Decoding the steady elongational viscosity of monodisperse linear polymers using tube-based modeling

Abstract

The current coarse-grained picture to represent polymer chain dynamics under uniaxial extensional flow (based on the Doi–Edwards model) fails to predict some scaling dependencies of material properties on deformation rate observed experimentally, specifically the monotonic thinning behavior of polymer melts. Recently, new mechanisms based on the concept of monomeric friction reduction have been proposed to explain this peculiar behavior; however, it is difficult to include them in the framework of the standard tube model. Therefore, in this work, we propose an alternative treatment which does not rule out friction reduction but uses a different approach.
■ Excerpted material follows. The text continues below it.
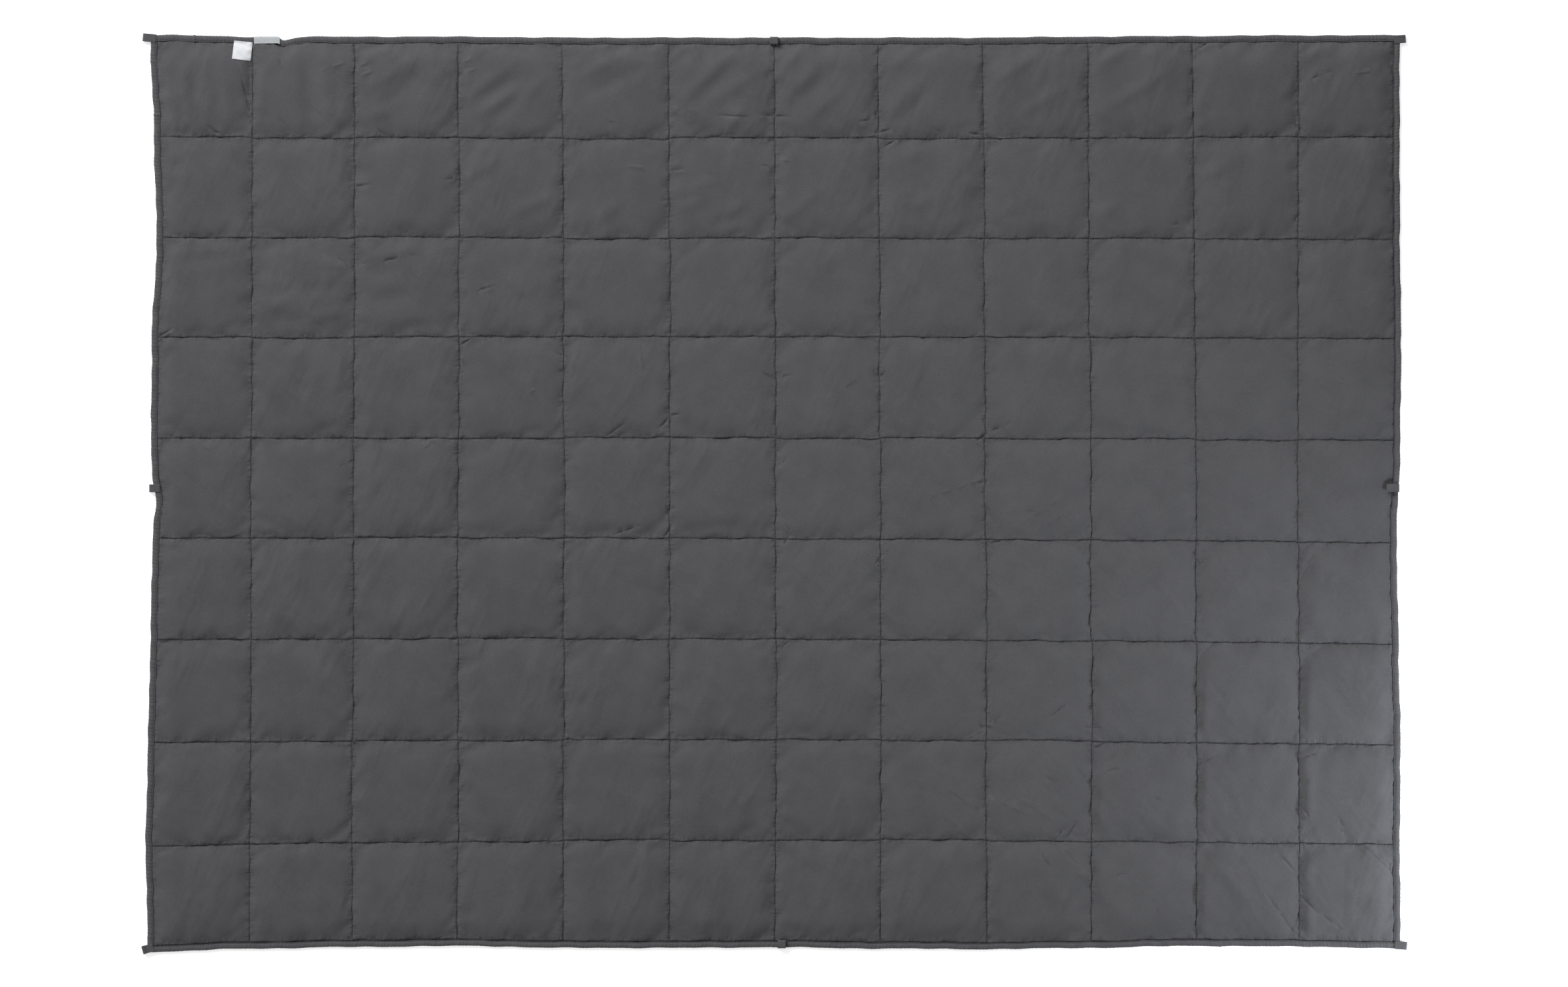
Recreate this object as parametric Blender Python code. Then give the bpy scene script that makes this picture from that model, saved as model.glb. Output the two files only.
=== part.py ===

It considers that the chain can stretch up to a certain level that we determine based on the Pincus blob picture, in place of determining to which extend the chain stretch is reduced compared to its finite extensibility. To this end, we revisit the extensional rheological data of polystyrene melts and see how the specificities of chains under strong elongational flow can be integrated into a tube model. This requires accounting for possible flow-induced chain orientation, stretching, and disentanglement. In particular, we extend the picture of Pincus blobs and define different levels of stretch that a chain can reach as a function of the extensional rate by invoking a rate-dependent blob picture. While this approach requires introducing an additional parameter to describe the stretch relaxation time, the results are in good agreement with the experimental observations. This alternative but sound approach should contribute to the on-going discussion on the elongation of entangled polymers.